No mundo rico a história é outra. A relação dívida/PIB dos Estados Unidos chegou a 102,9% em 2011 e só deverá estabilizar-se em 2015-2016, permanecendo em 114,2% do PIB durante dois anos, antes de entrar em lento declínio. O pico da dívida italiana, 127,8%, está previsto para o próximo ano. O da espanhola, 101,4%, deve ocorrer em 2016, de acordo com as projeções do FMI. O endividamento dos países avançados do Grupo dos 20 (G-20) deve chegar ao topo, 121,9%, em 2014. Projeções desse tipo dependem sempre de hipóteses complexas e são arriscadas, mas servem para dar uma ideia do tamanho dos problemas e das dificuldades do ajuste. De modo geral, as tabelas mostram um forte contraste entre o rápido crescimento da dívida, a partir do início da crise bancária, em 2007, e a lenta redução esperada a partir do pico. Na maior parte dos casos, só para estabilizar a relação dívida/PIB os governos ainda terão de se esforçar muito e de impor sacrifícios consideráveis à população.
As tabelas do Monitor Fiscal terminam em 2017. As projeções são compatíveis com as condições de crescimento examinadas no Panorama Econômico Mundial do FMI. As economias avançadas devem crescer 1,3% neste ano e 1,5% no próximo, segundo as novas estimativas, mais baixas que as de abril e julho. Em 2017, o PIB dessas economias ainda aumentará 2,6%, em ritmo abaixo da média de 2004 a 2007 (2,9%).
A projeção para os Estados Unidos é de retorno ao ritmo histórico, em torno de 3,3%, enquanto os países da zona do euro continuarão devagar. Mas até a expansão de 1,7% estimada para 2017 será bem melhor que a observada a partir de 2008. Para 2012 e 2013 os cálculos indicam uma contração de 0,4% seguida de um insignificante crescimento de 0,2%.
As más notícias vão além desses números. Todas essas projeções dependem de hipóteses um tanto otimistas. Os europeus terão de avançar na articulação fiscal e na unificação bancária. Além disso, terão de usar finalmente o novo mecanismo de estabilização financeira e a nova política monetária de ajuda aos endividados.

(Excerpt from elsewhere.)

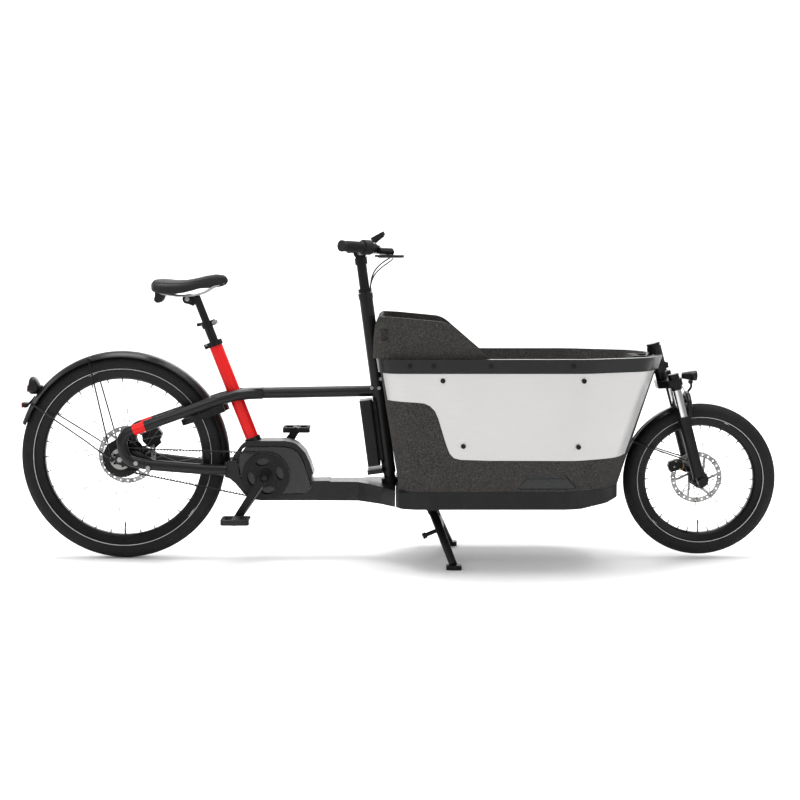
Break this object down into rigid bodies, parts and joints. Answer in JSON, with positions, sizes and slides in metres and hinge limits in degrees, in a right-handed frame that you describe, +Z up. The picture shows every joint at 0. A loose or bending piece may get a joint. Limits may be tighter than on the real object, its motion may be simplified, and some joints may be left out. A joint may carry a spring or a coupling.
{
  "type": "front-loading cargo bicycle",
  "caption": "Electric front-loading cargo bicycle with a deep foam box ahead of the handlebar column, a suspension fork, belt drive and a folding centre stand.",
  "frame": {"origin": "on the ground under the middle of the bicycle's bounding box", "axes": "+X forward, +Y to the rider's left, +Z up"},
  "size_m": [2.6257, 0.694, 1.1359],
  "materials": {
    "frame_black": "satin",
    "frame_red": "satin",
    "motor_grey": "satin",
    "motor_gloss": "gloss",
    "battery_black": "satin",
    "tray_black": "satin",
    "foam": "speckled foam",
    "insert_gloss": "gloss",
    "panel_alu": "satin",
    "rail_black": "satin black",
    "screw_black": "black",
    "fender_black": "satin",
    "lamp": "gloss",
    "part_black": "satin",
    "belt_rubber": "matte",
    "steel": "bright",
    "tyre_rubber": "matte",
    "rim_black": "satin black",
    "spoke_steel": "bright",
    "pedal_black": "matte",
    "grip_rubber": "matte",
    "chrome_tube": "polished",
    "saddle_cover": "matte",
    "hose": "matte"
  },
  "bodies": {
    "frame": {"main_frame": "frame_black", "motor_unit": "motor_grey", "motor_covers": "motor_gloss", "top_tube": "frame_black", "rear_stays": "frame_black", "seat_tube": "frame_red", "post_sleeve": "part_black", "steering_tube": "frame_black", "battery": "battery_black", "front_frame": "frame_black", "base_tray": "tray_black", "box_tub": "foam", "step_inserts": "insert_gloss", "box_backrest": "foam", "side_panels": "panel_alu", "rim_rail": "rail_black", "box_screws": "screw_black", "bench_seat": "foam", "rear_fender": "fender_black", "rear_lamp": "lamp", "ring_lock": "part_black", "rear_caliper": "part_black", "belt": "belt_rubber", "frame_hardware": "steel"},
    "rear_wheel": {"rear_tyre": "tyre_rubber", "rear_rim": "rim_black", "rear_spokes": "spoke_steel", "rear_hub": "part_black", "rear_rotor": "steel"},
    "sprocket": {"rear_sprocket": "steel"},
    "crank": {"crankset": "part_black", "front_pulley": "part_black"},
    "pedal_right": {"pedal_right": "pedal_black"},
    "pedal_left": {"pedal_left": "pedal_black"},
    "handlebar": {"stem": "part_black", "handlebar": "part_black", "grips": "grip_rubber", "display": "motor_gloss", "brake_bodies": "part_black", "brake_hoses": "hose"},
    "shifter": {"shifter": "grip_rubber"},
    "brake_lever_right": {"brake_lever_right": "part_black"},
    "brake_lever_left": {"brake_lever_left": "part_black"},
    "fork": {"fork_crown": "part_black", "stanchions": "chrome_tube"},
    "fork_lowers": {"fork_lowers": "part_black", "headlight": "lamp", "front_fender": "fender_black", "front_caliper": "part_black"},
    "front_wheel": {"front_tyre": "tyre_rubber", "front_rim": "rim_black", "front_spokes": "spoke_steel", "front_hub": "part_black", "front_rotor": "steel"},
    "kickstand": {"stand_legs": "part_black"},
    "seat": {"seatpost": "part_black", "saddle": "saddle_cover", "saddle_rails": "steel"},
    "seat_lever": {"qr_lever": "part_black"}
  },
  "joints": [
    {"name": "rear_wheel_spin", "type": "hinge", "parent": "frame", "child": "rear_wheel", "pos_m": [-0.958, 0, 0.355], "axis": [0, 1, 0], "continuous": true},
    {"name": "crank_spin", "type": "hinge", "parent": "frame", "child": "crank", "pos_m": [-0.46, 0, 0.295], "axis": [0, 1, 0], "continuous": true},
    {"name": "sprocket_spin", "type": "hinge", "parent": "frame", "child": "sprocket", "pos_m": [-0.958, -0.055, 0.355], "axis": [0, 1, 0], "continuous": true},
    {"name": "pedal_right_spin", "type": "hinge", "parent": "crank", "child": "pedal_right", "pos_m": [-0.55506, -0.138, 0.15406], "axis": [0, 1, 0], "continuous": true},
    {"name": "pedal_left_spin", "type": "hinge", "parent": "crank", "child": "pedal_left", "pos_m": [-0.36494, 0.138, 0.43594], "axis": [0, 1, 0], "continuous": true},
    {"name": "fork_steer", "type": "hinge", "parent": "frame", "child": "fork", "pos_m": [0.90396, 0, 0.66], "axis": [-0.2588, 0, 0.9659], "range_deg": [-35, 35]},
    {"name": "handlebar_steer", "type": "hinge", "parent": "frame", "child": "handlebar", "pos_m": [-0.08568, 0, 0.7], "axis": [-0.1302, 0, 0.9915], "range_deg": [-35, 35]},
    {"name": "fork_travel", "type": "slide", "parent": "fork", "child": "fork_lowers", "axis": [-0.2588, 0, 0.9659], "range_m": [0, 0.02], "stiffness_N_per_m": 9000, "springref_m": -0.008},
    {"name": "front_wheel_spin", "type": "hinge", "parent": "fork_lowers", "child": "front_wheel", "pos_m": [1.048, 0, 0.277], "axis": [0, 1, 0], "continuous": true},
    {"name": "kickstand_fold", "type": "hinge", "parent": "frame", "child": "kickstand", "pos_m": [0.116, 0, 0.178], "axis": [0, 1, 0], "range_deg": [0, 80]},
    {"name": "brake_right_pull", "type": "hinge", "parent": "handlebar", "child": "brake_lever_right", "pos_m": [-0.038, -0.192, 1.05], "axis": [0, 0, -1], "range_deg": [0, 14], "stiffness_Nm_per_rad": 3, "springref_deg": -5.73},
    {"name": "brake_left_pull", "type": "hinge", "parent": "handlebar", "child": "brake_lever_left", "pos_m": [-0.038, 0.192, 1.05], "axis": [0, 0, 1], "range_deg": [0, 14], "stiffness_Nm_per_rad": 3, "springref_deg": -5.73},
    {"name": "shifter_twist", "type": "hinge", "parent": "handlebar", "child": "shifter", "pos_m": [-0.10618, -0.24644, 1.07821], "axis": [-0.7126, -0.7007, 0.0356], "range_deg": [-60, 60]},
    {"name": "seatpost_slide", "type": "slide", "parent": "frame", "child": "seat", "axis": [-0.3584, 0, 0.9336], "range_m": [-0.05, 0.08]},
    {"name": "seat_lever_swing", "type": "hinge", "parent": "frame", "child": "seat_lever", "pos_m": [-0.63535, 0.021, 0.824], "axis": [0.3584, 0, -0.9336], "range_deg": [0, 90]}
  ],
  "couplings": [
    {"joint": "sprocket_spin", "follows": "crank_spin", "ratio": 2.0909},
    {"joint": "handlebar_steer", "follows": "fork_steer", "ratio": 1}
  ]
}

No caso americano, a condição é um acordo político para evitar o chamado abismo fiscal, uma desastrosa combinação de corte de gastos e de aumento de impostos prevista para entrar em vigor em 2013. Um pacto desse tipo antes da eleição é quase inimaginável.

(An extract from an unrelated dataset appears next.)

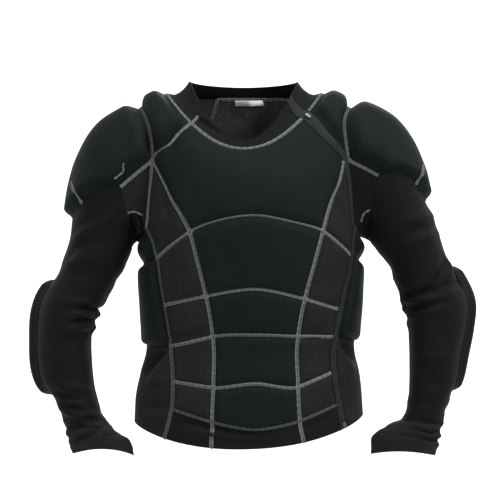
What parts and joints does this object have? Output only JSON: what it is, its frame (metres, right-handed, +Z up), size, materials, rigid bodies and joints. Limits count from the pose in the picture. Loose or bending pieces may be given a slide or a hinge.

Não há como evitar a arrumação das contas públicas no mundo rico. Isso está fora de discussão. O problema é o ritmo do ajuste. Haveria muito menos debate se algumas economias de menor peso tivessem de enfrentar dois ou três anos de sacrifício para consertar seus orçamentos. O caso é diferente, quando os programas de estabilização de várias grandes potências afetam todo o mundo. Há dois pesos e duas medidas, mas também o governo brasileiro apoia a recomendação do FMI de ajustes mais longos e menos recessivos nas economias avançadas. Uma retração maior nos grandes mercados seria muito custosa para os emergentes, incluído o Brasil. O então presidente Lula deve ter esquecido esse detalhe, quando se declarou feliz por ver os Estados Unidos em crise.